GOAL
Begin with the line that contains "for groove in", end with the line that contains "light and camera.", and extract exactly that stretch of lines.

DATA BLOCK
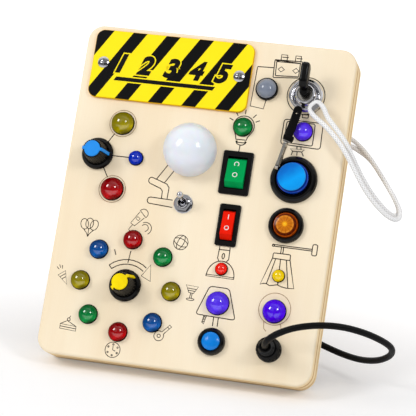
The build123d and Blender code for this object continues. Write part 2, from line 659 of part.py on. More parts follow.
with BuildPart() as key_blade:
    block(KEY, 2.0, 7.0, -3.5, 12)
    block((KEY[0], KEY[1] + 3.2), 2.4, 1.4, -3.5, 6, mode=Mode.SUBTRACT)
    add(key_head.part, mode=Mode.SUBTRACT)
save(key_blade, "key_blade")

# ==== ring, strap and hook =========================================================================
LOOP, LOOP_N, LOOP_RADIUS, LOOP_WIRE = (KEY[0] + 0.6, KEY[1] - 1.0), 5.7, 10.0, 0.7


def hoop(wire, mode=Mode.ADD):
    """The steel ring round the lock's collar, or the room that it needs."""
    with BuildSketch(section(LOOP)) as wire_section:
        with Locations((LOOP_RADIUS, LOOP_N)):
            Circle(wire)
    revolve(wire_section.sketch, axis=Axis(FACE.from_local_coords((*LOOP, 0)), OUT), mode=mode)


with BuildPart() as key_ring:
    hoop(LOOP_WIRE)
save(key_ring, "key_ring")

STRAP = [(65.2, 204.0, 6.6), (64.6, 190.8, 9.3), (61.4, 176.0, 9.3)]
STRAP_WIDTH, STRAP_THICK = 7.2, 3.0
HOOK_FROM = FACE.from_local_coords((61.8, 178.2, 9.3))
HOOK_TO = FACE.from_local_coords((56.9, 153.9, 9.3))
hook_way = (HOOK_TO - HOOK_FROM).normalized()
HOOK_FLAT = Plane(origin=HOOK_FROM, x_dir=hook_way, z_dir=OUT)
HOOK_SIDE = Plane(origin=HOOK_FROM, x_dir=hook_way, z_dir=hook_way.cross(OUT))
EYE_LENGTH, EYE_WIDTH, EYE_WIRE, HOOK_THICK = 4.9, 5.4, 1.5, 2.2
EYE_MIDDLE = (1.7, 0)

with BuildPart() as fob_strap:
    with BuildLine() as route:
        FilletPolyline(*[FACE.from_local_coords(place) for place in STRAP], radius=25)
    with BuildSketch(Plane(origin=route.line @ 0, x_dir=RIGHT, z_dir=route.line % 0)):
        RectangleRounded(STRAP_WIDTH, STRAP_THICK, 1.2)
    sweep()
    with BuildSketch(HOOK_SIDE):  # the end is folded round the hook's eye
        with Locations((0.4, 0)):
            RectangleRounded(5.0, 4.6, 2.0)
    extrude(amount=STRAP_WIDTH / 2, both=True)
    hoop(LOOP_WIRE + 0.1, Mode.SUBTRACT)
    with BuildSketch(HOOK_FLAT):
        with Locations(EYE_MIDDLE):
            Rectangle(EYE_LENGTH + 0.2, EYE_WIDTH + 0.2)
    extrude(amount=EYE_WIRE / 2 + 0.1, both=True, mode=Mode.SUBTRACT)
save(fob_strap, "fob_strap")

GATE_FROM, GATE_TO, GATE_LIFT = 9.0, 19.0, 2.7  # along the hook from its eye, and above its middle
with BuildPart() as snap_hook:
    with BuildSketch(HOOK_FLAT):
        with Locations(EYE_MIDDLE):
            RectangleRounded(EYE_LENGTH, EYE_WIDTH, 0.8)
            Rectangle(EYE_LENGTH - 2 * EYE_WIRE, EYE_WIDTH - 2 * EYE_WIRE, mode=Mode.SUBTRACT)
    extrude(amount=EYE_WIRE / 2, both=True)
    with BuildSketch(HOOK_SIDE):
        with Locations((14.3, 0)):
            SlotOverall(22.4, 7.2)
            SlotOverall(16.8, 3.6, mode=Mode.SUBTRACT)
        with Locations(((GATE_FROM + GATE_TO) / 2, GATE_LIFT)):
            Rectangle(GATE_TO - GATE_FROM, 2.0, mode=Mode.SUBTRACT)
        with Locations((GATE_FROM, GATE_LIFT)):
            Circle(0.9 + RUNNING, mode=Mode.SUBTRACT)
    extrude(amount=HOOK_THICK / 2, both=True)
save(snap_hook, "snap_hook")

with BuildPart() as snap_gate:
    with BuildSketch(HOOK_SIDE):
        with Locations((GATE_FROM, GATE_LIFT)):
            Circle(0.9)
        with Locations(((GATE_FROM + GATE_TO - 0.3) / 2, GATE_LIFT)):
            Rectangle(GATE_TO - GATE_FROM - 0.3, 1.5)
    extrude(amount=HOOK_THICK / 2 - 0.1, both=True)
save(snap_gate, "snap_gate")

# ==== tether and its clip ==========================================================================
TETHER = [  # out of the rear cover, round the right edge to the lock, and back beside itself
    (*TETHER_ENTRIES[0], -25.5),
    (*TETHER_ENTRIES[0], -36.5),
    (92.5, 197.5, -45.5),
    (103.0, 192.6, -48.0),
    (112.6, 184.2, -45.0),
    (122.8, 172.3, -39.5),
    (132.6, 159.8, -33.5),
    (140.7, 148.8, -29.0),
    (146.2, 139.7, -25.0),
    (146.8, 132.9, -20.5),
    (142.2, 131.2, -16.0),
    (134.6, 135.3, -11.0),
    (126.3, 142.4, -5.5),
    (118.6, 151.4, 0.0),
    (111.5, 162.1, 5.0),
    (106.1, 170.4, 8.2),
    (98.7, 179.4, 9.0),
    (87.7, 189.6, 9.0),
    (78.6, 195.5, 8.6),
    (73.3, 201.3, 8.6),
    (78.4, 207.8, 8.6),
    (84.6, 203.2, 8.7),
    (87.7, 196.4, 8.8),
    (96.6, 187.5, 8.8),
    (104.1, 179.3, 7.2),
    (108.7, 172.1, 3.8),
    (113.3, 164.3, -0.5),
    (120.7, 153.3, -6.0),
    (128.4, 144.5, -11.5),
    (136.4, 137.6, -18.0),
    (142.4, 135.2, -24.5),
    (144.9, 139.1, -30.0),
    (141.6, 147.1, -34.5),
    (134.8, 156.7, -39.0),
    (126.0, 168.2, -44.0),
    (115.9, 180.6, -48.0),
    (105.0, 187.0, -49.0),
    (93.5, 191.5, -46.0),
    (*TETHER_ENTRIES[1], -38.5),
    (*TETHER_ENTRIES[1], -26.0),
]
tether_cord = tube(TETHER, TETHER_RADIUS, "tether")
save(tether_cord, "tether_cord")

CLIP, CLIP_ANGLE = (75.85, 204.55), -42.0  # the middle of the bight, and the way the cord leaves it
with BuildPart() as cord_clip:
    way = RIGHT * cos(radians(CLIP_ANGLE)) + UP * sin(radians(CLIP_ANGLE))
    for low, high, along, length, width in ((4.6, 7.0, 1.65, 6.5, 3.2), (6.8, 9.9, 3.3, 3.2, 5.6)):
        foot = FACE.from_local_coords((*CLIP, low))
        with BuildSketch(Plane(origin=foot, x_dir=way, z_dir=OUT)):
            with Locations((along, 0)):
                RectangleRounded(length, width, 0.6)
        extrude(amount=high - low)
    hoop(LOOP_WIRE + 0.1, Mode.SUBTRACT)
    add(tether_cord.part, mode=Mode.SUBTRACT)
save(cord_clip, "cord_clip")

# ==== push buttons =================================================================================
with BuildPart() as arcade_collar:
    thread = THREADS[ARCADE]
    outline = [(0, -18), (thread, -18), (thread, 0), (17.4, 0), (17.4, 1.6), (16.7, 3.3)]
    turned(section(ARCADE), *outline, (15.2, 4.4), (13.6, 4.4), (12.6, 3.4), (0, 3.4))
    drilled(ARCADE, 12.4, -12, 5)
save(arcade_collar, "arcade_collar")

with BuildPart() as arcade_plunger:
    outline = [(0, -7.6), (11.6, -7.6), (11.6, 7.2), (11.2, 8.0), (10.5, 8.4), (10.3, 11.8)]
    turned(section(ARCADE), *outline, (9.8, 12.4), (0, 12.4))
save(arcade_plunger, "arcade_plunger")

with BuildPart() as blue_button_collar:
    thread = THREADS[BLUE_BUTTON]
    outline = [(0, -14), (thread, -14), (thread, 0), (10, 0), (10, 2.4), (9.4, 4.0), (8.4, 4.9)]
    turned(section(BLUE_BUTTON), *outline, (7.5, 4.9), (7.0, 4.4), (0, 4.4))
    drilled(BLUE_BUTTON, 7.0, -8, 5)
save(blue_button_collar, "blue_button_collar")

with BuildPart() as blue_button_cap:
    turned(section(BLUE_BUTTON), (0, -4), (6.6, -4), (6.6, 4.4), dome=2.0)
save(blue_button_cap, "blue_button_cap")

with BuildPart() as grey_button_base:
    thread = THREADS[GREY_BUTTON]
    outline = [(0, -14), (thread, -14), (thread, 0), (8.3, 0), (8.3, 2.8), (7.9, 3.2), (0, 3.2)]
    turned(section(GREY_BUTTON), *outline)
    drilled(GREY_BUTTON, 7.6, 0.4, 4)
    drilled(GREY_BUTTON, 5.4, -10, 4)
save(grey_button_base, "grey_button_base")

with BuildPart() as grey_button_cap:
    outline = [(0, -6), (5, -6), (5, 2.8), (7.25, 2.8), (7.25, 4.0)]
    turned(section(GREY_BUTTON), *outline, dome=4.6)
save(grey_button_cap, "grey_button_cap")

with BuildPart() as button_springs:
    for place, radius, low, high in (
        (ARCADE, 9.0, -12.0, -7.6),
        (BLUE_BUTTON, 5.0, -8.0, -4.0),
        (GREY_BUTTON, 3.6, -10.0, -6.0),
    ):
        wire, turns = 0.4, 2
        rise = high - low - 2 * wire
        coil = Helix(
            pitch=rise / turns,
            height=rise,
            radius=radius,
            center=FACE.from_local_coords((*place, low + wire)),
            direction=OUT,
        )
        with BuildSketch(Plane(origin=coil @ 0, z_dir=coil % 0)) as wire_section:
            Circle(wire)
        sweep(wire_section.sketch, path=coil, is_frenet=True)
save(button_springs, "button_springs")

# ==== socket and plug ==============================================================================
BARREL, BARREL_TOP = 7.0, 8.5
with BuildPart() as socket:
    thread = THREADS[SOCKET]
    outline = [(0, -16), (thread, -16), (thread, 0), (9.2, 0), (9.2, 1.6), (8.8, 2.0)]
    turned(section(SOCKET), *outline, (BARREL, 2.0), (BARREL, BARREL_TOP), (0, BARREL_TOP))
    drilled(SOCKET, 5.2, -6, BARREL_TOP)
save(socket, "socket")

NECK, PLUG_TOP, PIT_FLOOR = 6.2, 19.0, 17.2
with BuildPart() as plug_shell:
    foot, tip = BARREL_TOP + 0.1, 5.0
    outline = [(0, -5.6), (tip, -5.6), (tip, foot), (6.9, foot), (6.9, 9.8), (NECK, 9.8)]
    steps = [(NECK, 13.2), (5.7, 13.8), (5.7, 15.4), (5.2, 16.0), (5.2, 17.8), (4.4, PLUG_TOP)]
    turned(section(SOCKET), *outline, *steps, (0, PLUG_TOP))
    drilled(SOCKET, 3.6, PIT_FLOOR, PLUG_TOP)
    drilled(SOCKET, CABLE_RADIUS, CABLE_START, PLUG_TOP)
save(plug_shell, "plug_shell")

with BuildPart() as plug_ring:
    bore, neck = BARREL + RUNNING, NECK + RUNNING
    base = [(bore, 2.4), (8.6, 2.4), (8.9, 2.7), (8.9, 5.4), (8.2, 6.2), (8.2, 8.4)]
    top = [(7.7, 9.0), (7.7, 10.4), (7.2, 11.0), (neck, 11.0), (neck, 9.9), (bore, 9.9)]
    turned(section(SOCKET), *base, *top)
    for groove in range(18):
        drilled(polar(SOCKET, 9.2, 20 * groove), 0.7, 2, 6)
save(plug_ring, "plug_ring")

CABLE = [
    (*SOCKET, CABLE_START),
    (*SOCKET, 26.5),
    (76.0, 29.6, 35.5),
    (90.5, 36.8, 39.5),
    (107.2, 41.3, 37.5),
    (122.5, 43.2, 32.0),
    (136.5, 42.6, 23.0),
    (148.5, 40.4, 11.5),
    (157.0, 37.2, -1.5),
    (155.6, 33.0, -14.5),
    (146.0, 29.4, -26.5),
    (132.5, 29.2, -38.0),
    (117.5, 32.4, -48.5),
    (102.0, 37.2, -52.5),
    (87.5, 42.0, -49.0),
    (*CABLE_ENTRY, -37.5),
    (*CABLE_ENTRY, -25.5),
]
save(tube(CABLE, CABLE_RADIUS, "plug cable"), "plug_cable")
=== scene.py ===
"""Dress the wooden busy board: finishes, burnt-in pictures, printed marks, cords, light and camera.

A place on the board's front face is written (x, v): x runs to the right from the board's middle
and v runs up the face from its bottom edge. n is the height above the face. All three are in
millimetres, and the FaceFrame turns them into the metres of the shared frame.
"""

import logging
import math
from dataclasses import dataclass, field
from enum import Enum
from functools import cache
from typing import Sequence

import bmesh
import bpy
from mathutils import Matrix, Vector


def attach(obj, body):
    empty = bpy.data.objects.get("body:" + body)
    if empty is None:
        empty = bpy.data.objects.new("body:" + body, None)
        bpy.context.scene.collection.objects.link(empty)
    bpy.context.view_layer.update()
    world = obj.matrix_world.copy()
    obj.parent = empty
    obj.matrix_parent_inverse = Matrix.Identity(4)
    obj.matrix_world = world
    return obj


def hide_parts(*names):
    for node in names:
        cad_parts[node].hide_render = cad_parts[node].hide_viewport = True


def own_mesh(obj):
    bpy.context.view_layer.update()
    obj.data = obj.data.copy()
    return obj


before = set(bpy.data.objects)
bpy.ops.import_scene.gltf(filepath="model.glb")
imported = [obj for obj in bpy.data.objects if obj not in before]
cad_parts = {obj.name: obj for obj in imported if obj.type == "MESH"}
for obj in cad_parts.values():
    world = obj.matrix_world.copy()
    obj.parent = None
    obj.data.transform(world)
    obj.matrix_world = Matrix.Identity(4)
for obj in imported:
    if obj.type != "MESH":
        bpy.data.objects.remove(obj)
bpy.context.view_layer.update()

log = logging.getLogger("busy_board")

MM = 0.001
Place = tuple[float, float]
Point = tuple[float, float, float]
Colour = tuple[float, float, float]
Stops = tuple[tuple[float, Colour], ...]

SELECTOR_A: Place = (-79.8, 151.6)
SELECTOR_B: Place = (-42.8, 56.4)
FAN_RADIUS = 29.2
FAN_ANGLE = 59.0
GREEN_SWITCH: Place = (26.0, 149.0)
RED_SWITCH: Place = (26.0, 109.9)
GREY_BUTTON: Place = (39.3, 214.0)
ARCADE: Place = (69.1, 149.0)
AMBER: Place = (68.6, 114.7)
SIGN: Place = (-34.5, 220.2)
SIGN_TOP = 3.0
RING_RADIUS = 34.4
BIG_LAMP, RING_LAMP, MINI_LAMP, TINY_LAMP = 8.3, 6.8, 5.2, 4.3
GREEN_LAMP: Place = (25.7, 183.9)
VIOLET_LAMPS: tuple[Place, Place] = ((70.6, 185.3), (27.3, 52.2))
TINY_RED: Place = (26.1, 77.4)
MINI_BLUE: Place = (SELECTOR_A[0] + FAN_RADIUS, SELECTOR_A[1])
DEEP_VIOLET: Place = (69.4, 51.7)
TINY_YELLOW: Place = (68.5, 77.6)
TETHER_HOLES: tuple[Place, Place] = ((86.0, 199.0), (84.0, 193.0))


def linear(value: int) -> float:
    """Linear strength of one 8-bit display value."""
    share = value / 255
    return share / 12.92 if share <= 0.04045 else ((share + 0.055) / 1.055) ** 2.4


def srgb(red: int, green: int, blue: int) -> Colour:
    """Linear colour of an 8-bit display colour."""
    return linear(red), linear(green), linear(blue)


def polar(place: Place, radius: float, angle: float) -> Place:
    """The place at a radius and an angle in degrees from another one."""
    turn = math.radians(angle)
    return place[0] + radius * math.cos(turn), place[1] + radius * math.sin(turn)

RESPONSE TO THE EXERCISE
    for groove in range(18):
        drilled(polar(SOCKET, 9.2, 20 * groove), 0.7, 2, 6)
save(plug_ring, "plug_ring")

CABLE = [
    (*SOCKET, CABLE_START),
    (*SOCKET, 26.5),
    (76.0, 29.6, 35.5),
    (90.5, 36.8, 39.5),
    (107.2, 41.3, 37.5),
    (122.5, 43.2, 32.0),
    (136.5, 42.6, 23.0),
    (148.5, 40.4, 11.5),
    (157.0, 37.2, -1.5),
    (155.6, 33.0, -14.5),
    (146.0, 29.4, -26.5),
    (132.5, 29.2, -38.0),
    (117.5, 32.4, -48.5),
    (102.0, 37.2, -52.5),
    (87.5, 42.0, -49.0),
    (*CABLE_ENTRY, -37.5),
    (*CABLE_ENTRY, -25.5),
]
save(tube(CABLE, CABLE_RADIUS, "plug cable"), "plug_cable")
=== scene.py ===
"""Dress the wooden busy board: finishes, burnt-in pictures, printed marks, cords, light and camera.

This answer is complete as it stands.